Wild Thing Propaganda
This morning I received an email about how democracy is dead in the United States since Obama has been elected president in 2008. There is such an aftermath of negativity happening in the United States right now. It somewhat worries me that there is so much hatred being spread about Obama. What are we so scared about? I live in a holistic household. I am liberal mostly in my thought and my husband is mostly conservative in his political views. We make it work and still love each other. The key is that we work and communicate and love. When are we as a nation going to understand that we are all one? The act is kindness and no judgement. Although I may think one way and he may think another way, we are still capable of being a loving, married couple. We hold both ends of the spectrum and just watch and observe it. My thoughts are just thoughts and have been shaped by education, intuition, and upbringing. My love is what is important here. That is, my love in practice. We must cultivate this within us. We don't need another debate or another act of division. We need to stand up for real communication and kindness between each other. Although, at first my ego was saying, "Why exactly am I getting this email?" After time, I found that there is deep fear and sorrow behind this propaganda. We need to take the time to heal as a nation.   

Animal Magic

When I lived in Sedona, I was amazed how the animals lived in harmony with the people. (There are some cases of disharmony of course.) But it was so different than the city energy. Cats and dogs are everywhere but they don't seem as happy. I think that pets enrich our lives so much. There is a flow of grace that happens between pets and their human friends. I always remember having kitty friends and as a child thinking that it was so natural and perfect to live with them in joy. I remember hosting kitty boot camps in our garage. I remember making tents for our cats. My sister and I really had fun with them.

For Honey
Honey died on October 19, 2009. Honey was such a kind kitty. I remember when we got her when I was in 7th grade and I was so excited to get a cat and rescue one nonetheless. She was rather timid and shy at first but Melissa and I wanted her anyway. She seemed happy to go with us. Throughout the years, she has been my best friend through many joys and challenges. I remember one time in particular that I had the chicken pox. I could’t get a hold of anybody to help me with my fever. So I just found comfort in her and knowing that she was there with me made such a huge difference for me. I want to tell you what the last years of her life consisted of. Honey loved to sun in our bedrooms. She would put herself right in the sunniest room and clean herself and meditate and sleep for hours and hours. She loved to live with me and Eric. When I became pregnant with Jaidon my role had to decrease so her primary caretaker was Eric. Honey loved Eric so much. She would let him feed her, give her baths, pamper her with treats, and play with her with toys (other than just the beloved foil balls).  She adored him and let him do things with her that for years and years she would deny me and Melissa. She would let him actually give her baths. In her later years she wasn't’t able to keep herself clean, so Eric with carefully put her in the sink. I was surprised that she actually let him. She was such a great, lovely gal. Here’s to you Honey! Thank you for all of your kindness, love and support over the 23 years.

Me and my ahamkara

I noticed this week the competitive nature of my own workings.
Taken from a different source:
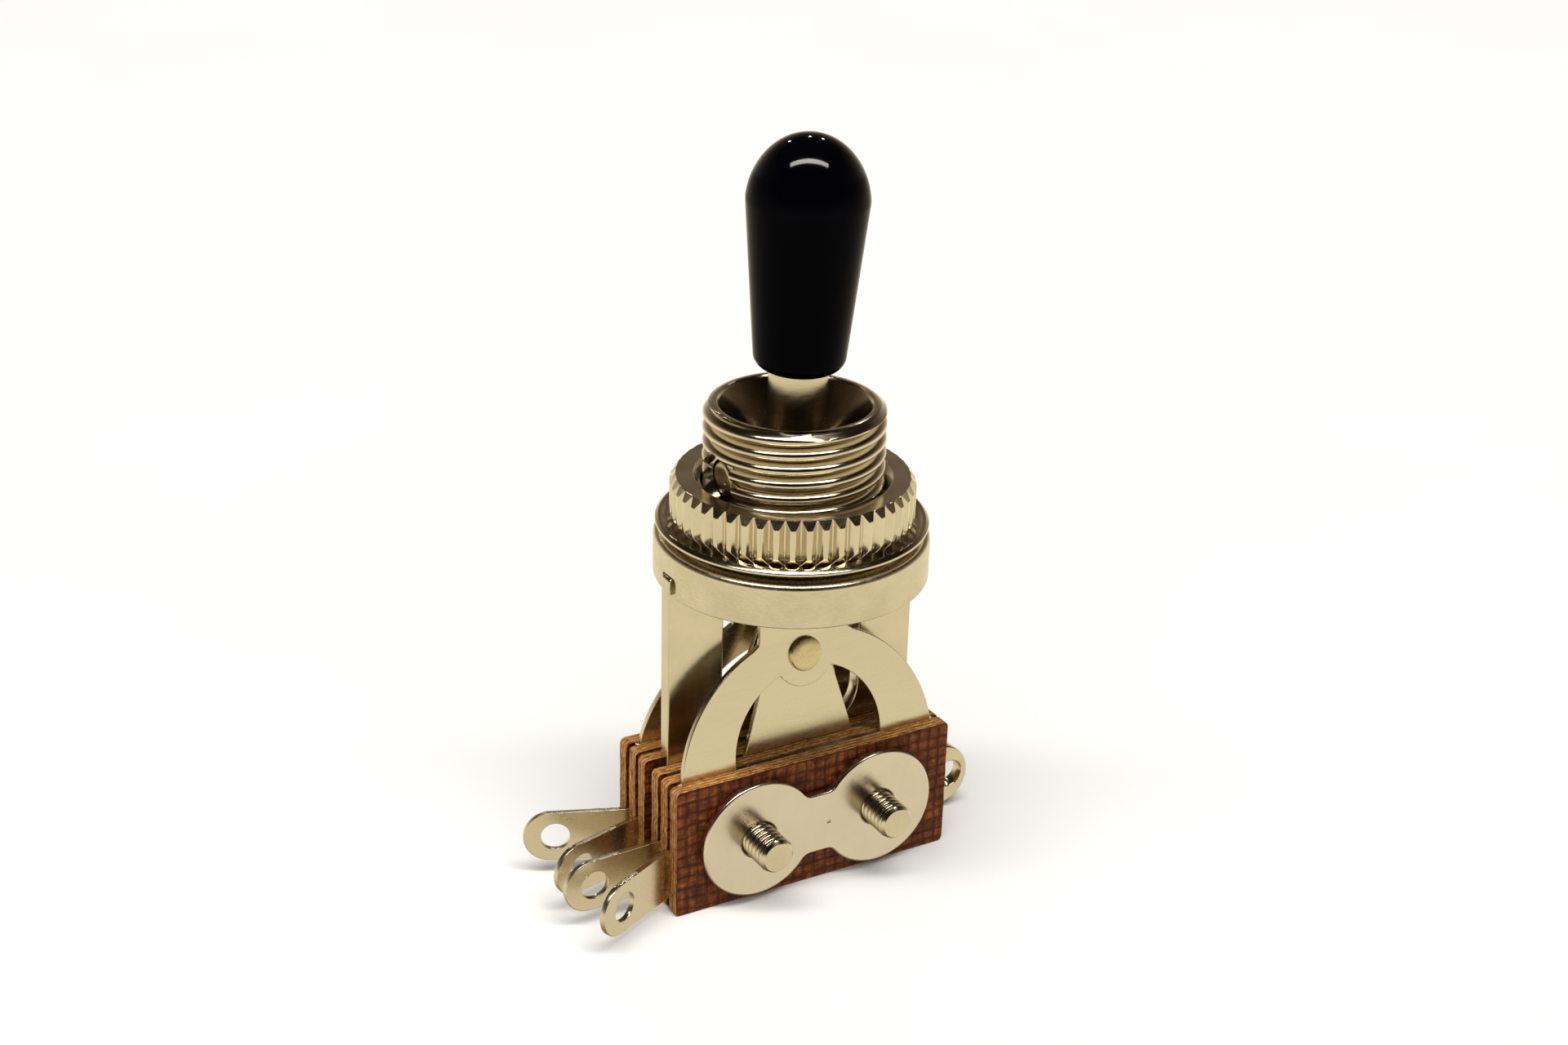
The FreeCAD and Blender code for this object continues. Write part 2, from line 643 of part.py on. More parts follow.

Ofcourse, I have never understood it like before. It really struck a cord with me when Rama talked about judgment and criticism being competitiveness. I had never looked at it from that point of view and I am thankful for this insight on judgment. I feel like my pattern of my mind is to be competitive, but the underlying truth is lack of self worth. Looking back on things in my life that my ego tells me is failure is one of the hardest things for me to do. Again, a good example of the showing of the dichotomies; light versus dark, success versus failure, etc. I have been competing in my work, instead of loving my work. I saw the opportunity of my work to be like a ball and chain, not something life-giving and fun. I am naturally hard working woman. I am a Mexican. My people have been working and laboring in fields and shit jobs for a long time. I don’t have problems with that part, but I do not enjoy the work. I don’t send it out or let it go. My mind tells me that it has to be perfect or else. I ask it, OR ELSE WHAT? I feel like I need to enjoy what I do and I need to stop doing jobs that I don’t like doing or that it is not my calling. I have had a glimpse of what my calling is, but have yet to really be there. Right now, my calling is motherhood. I love it with everything in my being and right now, I am enough. I don’t need to compete with myself anymore.